Task description -
Indicate only the number of lines in the listing below in which the word "body" appears.

──────── Data provided

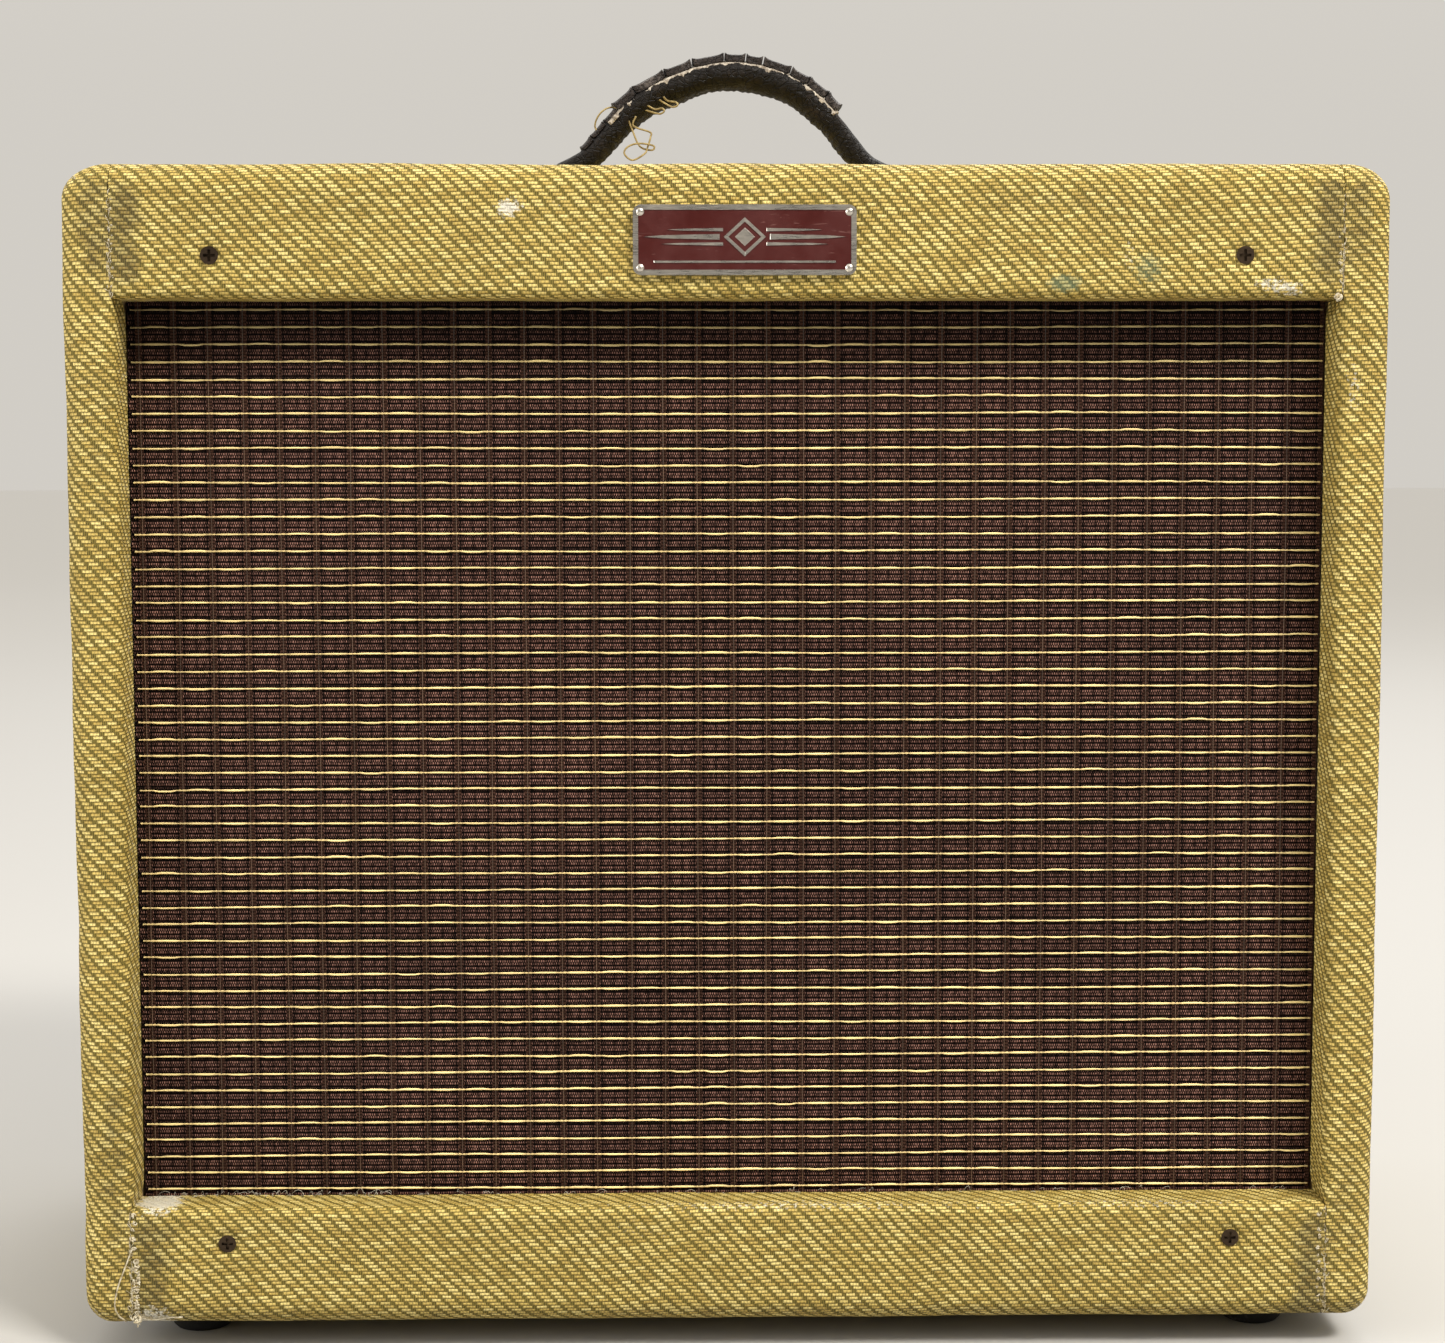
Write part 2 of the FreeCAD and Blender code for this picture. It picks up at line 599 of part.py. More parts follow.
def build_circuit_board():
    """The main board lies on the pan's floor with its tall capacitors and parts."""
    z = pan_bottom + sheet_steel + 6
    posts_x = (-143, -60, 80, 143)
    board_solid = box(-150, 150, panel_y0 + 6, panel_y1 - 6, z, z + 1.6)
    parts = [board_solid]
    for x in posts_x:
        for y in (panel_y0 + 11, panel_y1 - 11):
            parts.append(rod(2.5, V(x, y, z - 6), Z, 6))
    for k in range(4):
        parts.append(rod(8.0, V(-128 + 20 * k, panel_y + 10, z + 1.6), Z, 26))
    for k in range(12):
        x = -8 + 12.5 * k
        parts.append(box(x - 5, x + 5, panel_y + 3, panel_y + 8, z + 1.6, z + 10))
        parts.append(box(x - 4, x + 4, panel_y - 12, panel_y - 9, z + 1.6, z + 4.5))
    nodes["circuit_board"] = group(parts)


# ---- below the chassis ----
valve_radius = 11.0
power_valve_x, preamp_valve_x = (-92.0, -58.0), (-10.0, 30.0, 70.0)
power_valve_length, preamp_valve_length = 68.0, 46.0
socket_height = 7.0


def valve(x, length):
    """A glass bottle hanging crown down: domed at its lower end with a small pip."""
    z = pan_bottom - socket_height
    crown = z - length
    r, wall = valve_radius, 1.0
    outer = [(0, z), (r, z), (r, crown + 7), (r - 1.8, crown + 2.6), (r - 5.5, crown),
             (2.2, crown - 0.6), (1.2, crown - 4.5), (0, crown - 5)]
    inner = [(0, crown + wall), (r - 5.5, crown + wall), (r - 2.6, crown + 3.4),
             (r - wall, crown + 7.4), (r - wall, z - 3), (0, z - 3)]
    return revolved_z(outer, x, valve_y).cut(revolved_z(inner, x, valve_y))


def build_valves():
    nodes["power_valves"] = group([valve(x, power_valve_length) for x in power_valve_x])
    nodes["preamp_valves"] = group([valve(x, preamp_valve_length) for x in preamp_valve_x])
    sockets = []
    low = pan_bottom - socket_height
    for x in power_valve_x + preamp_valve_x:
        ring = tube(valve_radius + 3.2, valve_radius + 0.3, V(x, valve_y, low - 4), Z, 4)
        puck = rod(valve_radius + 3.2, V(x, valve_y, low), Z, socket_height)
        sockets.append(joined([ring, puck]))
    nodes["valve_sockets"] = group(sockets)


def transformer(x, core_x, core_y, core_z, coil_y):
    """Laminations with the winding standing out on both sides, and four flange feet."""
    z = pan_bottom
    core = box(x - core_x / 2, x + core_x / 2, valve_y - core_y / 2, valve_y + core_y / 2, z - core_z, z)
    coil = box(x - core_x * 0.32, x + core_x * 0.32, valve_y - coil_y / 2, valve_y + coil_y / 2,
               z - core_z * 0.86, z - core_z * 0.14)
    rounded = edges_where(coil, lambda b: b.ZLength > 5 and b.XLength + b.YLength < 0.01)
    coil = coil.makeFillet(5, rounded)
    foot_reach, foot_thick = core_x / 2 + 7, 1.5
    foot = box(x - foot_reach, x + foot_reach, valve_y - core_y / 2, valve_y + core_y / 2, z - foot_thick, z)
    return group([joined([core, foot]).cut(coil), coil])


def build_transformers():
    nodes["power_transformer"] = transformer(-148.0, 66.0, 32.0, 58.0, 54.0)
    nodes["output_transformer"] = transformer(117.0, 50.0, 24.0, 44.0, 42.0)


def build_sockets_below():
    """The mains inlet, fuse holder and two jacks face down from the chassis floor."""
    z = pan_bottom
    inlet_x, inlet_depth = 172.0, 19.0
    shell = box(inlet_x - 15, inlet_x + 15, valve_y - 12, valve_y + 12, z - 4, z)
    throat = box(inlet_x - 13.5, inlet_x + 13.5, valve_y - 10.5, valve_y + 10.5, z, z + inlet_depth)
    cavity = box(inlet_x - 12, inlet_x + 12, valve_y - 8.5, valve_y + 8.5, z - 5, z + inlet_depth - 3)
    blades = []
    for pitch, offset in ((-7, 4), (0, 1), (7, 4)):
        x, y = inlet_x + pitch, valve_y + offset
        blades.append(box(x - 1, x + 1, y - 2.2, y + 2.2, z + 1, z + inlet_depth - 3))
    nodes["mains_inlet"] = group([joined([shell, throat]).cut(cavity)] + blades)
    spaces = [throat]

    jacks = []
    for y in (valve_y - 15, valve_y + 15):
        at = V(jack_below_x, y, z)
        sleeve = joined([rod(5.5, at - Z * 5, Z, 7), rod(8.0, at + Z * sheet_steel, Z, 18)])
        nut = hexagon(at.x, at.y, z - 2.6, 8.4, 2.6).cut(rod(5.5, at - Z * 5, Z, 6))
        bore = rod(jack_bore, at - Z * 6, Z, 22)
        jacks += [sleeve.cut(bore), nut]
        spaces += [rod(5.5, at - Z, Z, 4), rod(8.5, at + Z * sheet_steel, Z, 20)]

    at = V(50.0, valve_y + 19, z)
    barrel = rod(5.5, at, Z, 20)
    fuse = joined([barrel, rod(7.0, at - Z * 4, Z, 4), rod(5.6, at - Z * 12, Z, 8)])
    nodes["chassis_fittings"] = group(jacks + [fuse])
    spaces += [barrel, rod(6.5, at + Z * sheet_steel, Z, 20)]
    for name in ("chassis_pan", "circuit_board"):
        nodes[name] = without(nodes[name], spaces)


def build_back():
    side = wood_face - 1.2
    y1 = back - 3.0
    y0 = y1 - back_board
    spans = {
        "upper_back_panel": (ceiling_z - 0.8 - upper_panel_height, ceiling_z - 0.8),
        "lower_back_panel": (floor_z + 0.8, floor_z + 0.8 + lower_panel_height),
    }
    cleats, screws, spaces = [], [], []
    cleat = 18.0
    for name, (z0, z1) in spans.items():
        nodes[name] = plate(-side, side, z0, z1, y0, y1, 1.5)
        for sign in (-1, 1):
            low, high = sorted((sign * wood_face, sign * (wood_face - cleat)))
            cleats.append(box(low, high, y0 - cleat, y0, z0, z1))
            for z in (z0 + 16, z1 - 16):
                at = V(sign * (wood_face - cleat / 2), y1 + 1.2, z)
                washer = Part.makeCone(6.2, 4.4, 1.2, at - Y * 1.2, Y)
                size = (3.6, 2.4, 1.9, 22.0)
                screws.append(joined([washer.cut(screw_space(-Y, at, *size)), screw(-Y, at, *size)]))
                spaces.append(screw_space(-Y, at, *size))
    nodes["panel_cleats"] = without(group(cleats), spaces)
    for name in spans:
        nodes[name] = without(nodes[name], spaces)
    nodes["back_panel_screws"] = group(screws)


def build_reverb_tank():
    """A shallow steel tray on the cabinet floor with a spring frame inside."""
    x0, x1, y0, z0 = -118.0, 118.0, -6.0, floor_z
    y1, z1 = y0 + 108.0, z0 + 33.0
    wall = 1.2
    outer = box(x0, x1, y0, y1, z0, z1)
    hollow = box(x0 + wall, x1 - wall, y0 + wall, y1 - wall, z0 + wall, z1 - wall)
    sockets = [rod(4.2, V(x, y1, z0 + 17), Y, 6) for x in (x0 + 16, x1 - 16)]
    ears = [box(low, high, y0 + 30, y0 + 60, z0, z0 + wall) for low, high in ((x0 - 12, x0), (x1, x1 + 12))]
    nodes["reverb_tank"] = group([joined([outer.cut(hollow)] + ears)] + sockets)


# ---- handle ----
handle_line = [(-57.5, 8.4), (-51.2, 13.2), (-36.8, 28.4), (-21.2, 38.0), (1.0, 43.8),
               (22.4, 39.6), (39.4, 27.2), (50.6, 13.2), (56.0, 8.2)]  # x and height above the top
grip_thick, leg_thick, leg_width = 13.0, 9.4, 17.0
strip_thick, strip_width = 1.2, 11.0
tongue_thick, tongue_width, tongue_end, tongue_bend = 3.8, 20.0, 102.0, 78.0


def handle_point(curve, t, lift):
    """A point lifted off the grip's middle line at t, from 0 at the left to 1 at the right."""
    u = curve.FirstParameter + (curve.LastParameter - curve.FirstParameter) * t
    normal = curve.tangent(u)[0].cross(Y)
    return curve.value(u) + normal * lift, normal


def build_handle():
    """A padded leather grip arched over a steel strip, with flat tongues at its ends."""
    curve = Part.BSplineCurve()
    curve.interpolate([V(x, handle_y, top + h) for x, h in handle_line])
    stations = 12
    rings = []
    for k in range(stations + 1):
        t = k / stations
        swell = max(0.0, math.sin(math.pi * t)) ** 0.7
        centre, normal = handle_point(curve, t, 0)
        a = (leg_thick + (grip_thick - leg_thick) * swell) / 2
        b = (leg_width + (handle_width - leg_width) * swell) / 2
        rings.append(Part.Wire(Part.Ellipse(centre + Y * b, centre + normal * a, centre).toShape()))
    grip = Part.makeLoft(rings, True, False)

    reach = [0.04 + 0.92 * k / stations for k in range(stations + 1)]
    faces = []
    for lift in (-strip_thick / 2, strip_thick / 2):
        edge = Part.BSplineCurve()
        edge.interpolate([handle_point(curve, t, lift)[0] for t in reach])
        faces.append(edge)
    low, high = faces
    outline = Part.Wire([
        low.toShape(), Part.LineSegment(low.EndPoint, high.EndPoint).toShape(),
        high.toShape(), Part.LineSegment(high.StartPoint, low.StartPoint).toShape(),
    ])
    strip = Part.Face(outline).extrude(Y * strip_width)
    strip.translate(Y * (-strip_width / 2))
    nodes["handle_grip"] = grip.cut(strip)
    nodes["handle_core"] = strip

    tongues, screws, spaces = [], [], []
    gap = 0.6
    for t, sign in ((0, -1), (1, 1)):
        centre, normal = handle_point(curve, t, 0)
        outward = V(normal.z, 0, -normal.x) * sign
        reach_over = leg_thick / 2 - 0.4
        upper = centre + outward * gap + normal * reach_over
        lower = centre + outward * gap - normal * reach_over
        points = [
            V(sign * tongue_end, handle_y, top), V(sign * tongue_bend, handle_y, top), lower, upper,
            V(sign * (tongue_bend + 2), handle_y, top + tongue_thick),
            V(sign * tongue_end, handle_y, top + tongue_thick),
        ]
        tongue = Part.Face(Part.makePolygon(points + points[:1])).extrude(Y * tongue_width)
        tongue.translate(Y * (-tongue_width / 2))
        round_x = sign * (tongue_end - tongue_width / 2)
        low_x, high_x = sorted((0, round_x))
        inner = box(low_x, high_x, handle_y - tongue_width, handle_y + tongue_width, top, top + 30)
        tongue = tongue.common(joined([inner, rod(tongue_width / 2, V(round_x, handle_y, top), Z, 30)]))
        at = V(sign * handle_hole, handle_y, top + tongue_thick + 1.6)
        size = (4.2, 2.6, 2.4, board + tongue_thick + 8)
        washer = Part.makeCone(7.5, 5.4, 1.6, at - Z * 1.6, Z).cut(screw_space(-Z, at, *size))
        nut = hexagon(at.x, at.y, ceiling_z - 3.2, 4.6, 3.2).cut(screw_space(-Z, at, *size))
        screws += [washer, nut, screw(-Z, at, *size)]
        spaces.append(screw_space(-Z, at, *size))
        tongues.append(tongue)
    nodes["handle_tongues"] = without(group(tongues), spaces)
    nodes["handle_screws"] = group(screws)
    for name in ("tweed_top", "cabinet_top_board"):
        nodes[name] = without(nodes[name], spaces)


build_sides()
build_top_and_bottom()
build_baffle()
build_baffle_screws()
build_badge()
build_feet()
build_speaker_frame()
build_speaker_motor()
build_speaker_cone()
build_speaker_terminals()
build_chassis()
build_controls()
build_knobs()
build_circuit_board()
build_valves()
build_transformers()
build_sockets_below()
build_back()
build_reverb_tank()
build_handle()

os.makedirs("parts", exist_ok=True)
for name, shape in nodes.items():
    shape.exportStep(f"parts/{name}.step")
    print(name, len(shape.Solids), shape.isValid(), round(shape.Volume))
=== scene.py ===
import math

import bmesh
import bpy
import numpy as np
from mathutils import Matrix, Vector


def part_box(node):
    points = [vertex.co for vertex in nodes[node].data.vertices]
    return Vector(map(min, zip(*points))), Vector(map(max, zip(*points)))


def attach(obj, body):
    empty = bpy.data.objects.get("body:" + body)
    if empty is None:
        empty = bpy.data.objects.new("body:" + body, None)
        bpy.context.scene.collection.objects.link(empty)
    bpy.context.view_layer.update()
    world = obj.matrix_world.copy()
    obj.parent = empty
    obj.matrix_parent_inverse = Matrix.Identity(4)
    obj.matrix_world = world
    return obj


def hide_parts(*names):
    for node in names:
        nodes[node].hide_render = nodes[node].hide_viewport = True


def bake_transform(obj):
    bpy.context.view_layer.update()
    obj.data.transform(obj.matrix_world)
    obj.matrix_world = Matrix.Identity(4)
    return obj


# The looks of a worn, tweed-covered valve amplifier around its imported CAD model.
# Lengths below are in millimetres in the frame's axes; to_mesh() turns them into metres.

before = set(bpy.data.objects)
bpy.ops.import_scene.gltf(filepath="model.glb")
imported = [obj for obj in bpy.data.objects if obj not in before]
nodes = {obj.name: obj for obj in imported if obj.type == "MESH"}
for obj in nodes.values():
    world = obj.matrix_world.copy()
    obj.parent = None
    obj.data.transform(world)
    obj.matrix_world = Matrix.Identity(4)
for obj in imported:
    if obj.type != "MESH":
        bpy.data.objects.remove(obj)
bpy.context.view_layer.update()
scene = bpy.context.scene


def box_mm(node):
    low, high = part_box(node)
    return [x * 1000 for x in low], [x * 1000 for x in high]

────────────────

Task result -
3